A cinematic bounty
CAPTAIN PHILLIPS (12A)
Refreshingly real and free of special effects, Bourne director Paul Greengrass has taken a true story that is both inspiring and incredible, and turned it into what is almost certainly the best action thriller of the year. A top-of-his-game Tom Hanks helps (his last 10 minutes as the captain, in particular, are quite extraordinary), but of equal – if not more – importance is the performance of newcomer Barkhad Abdi as Somali pirate leader muse. Despite exhibiting a terrifying, violent intensity for nigh on two hours, we come to deeply empathise with him by the time the film reaches its conclusion – he is just a young man with no other life option than the path he has trodden. Go to see it as soon as possible.
HM At cinemas nationwide from 18 Oct; Sony
LAST PASSENGER (15)
Extraordinary occurrences under ordinary circumstances form the basis of this surprisingly good British thriller, where everyman characters find themselves trapped in a speeding train with cut brakes. The plot evolves into a whodunit, with commuters left trying to decipher who is responsible for their seemingly imminent doom. Using just a few train carriages and a handful of actors, an impressive level of suspense and claustrophobia is created, which is happily cliché-free.
CE At cinemas nationwide from 18 Oct; Kaleidoscope
ENOUGH SAID (12A)
James Gandolfini doesn’t scream romcom, but lo and behold, here’s the big man doing a fine job as a single father in a comedic tryst with a single mum (Julia Louis-Dreyfus, pictured with Gandolfini). Of course, nothing’s ever simple, especially when Louis-Dreyfus’s new best friend Marianne (Catherine Keener) turns out to be her lover’s bean-spilling, hyper-critical ex. But farce levels are mercifully minimal and Gandolfini, in his penultimate posthumous film, exhibits the same vulnerability he did as Tony Soprano – just minus all the whacking.

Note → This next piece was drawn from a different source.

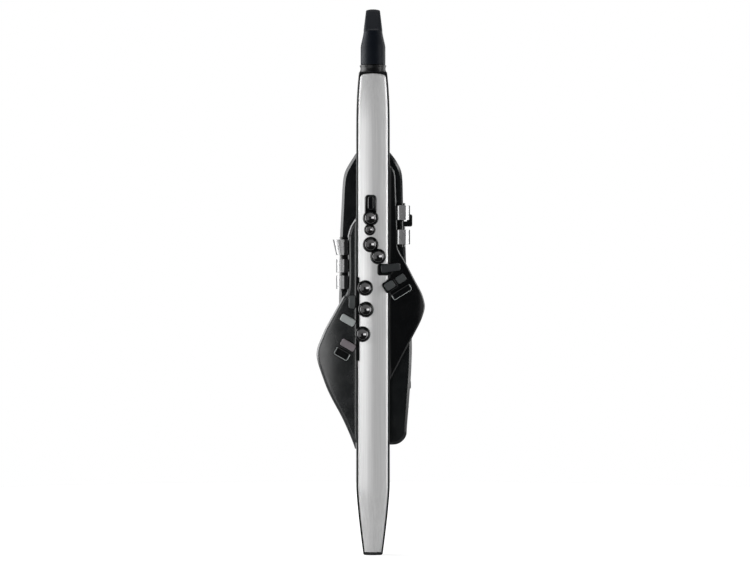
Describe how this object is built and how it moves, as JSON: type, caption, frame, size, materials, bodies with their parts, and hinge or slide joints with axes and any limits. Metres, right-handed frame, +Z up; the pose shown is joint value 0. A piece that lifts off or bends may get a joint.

AD At cinemas nationwide from 18 Oct; 20th Century Fox
PRINCE AVALANCHE (15)
While not reaching the bass-slapping heights of I Love You Man, the ‘bromance’ in this low-key comedy, starring Paul Rudd and Emile Hirsch, is strong. They play highway workers – the former an uptight outdoorsman, the latter a fun-loving youngster – who spend a summer painting lines on a highway, where they strike up a friendship thanks to tomfoolery and shared women troubles.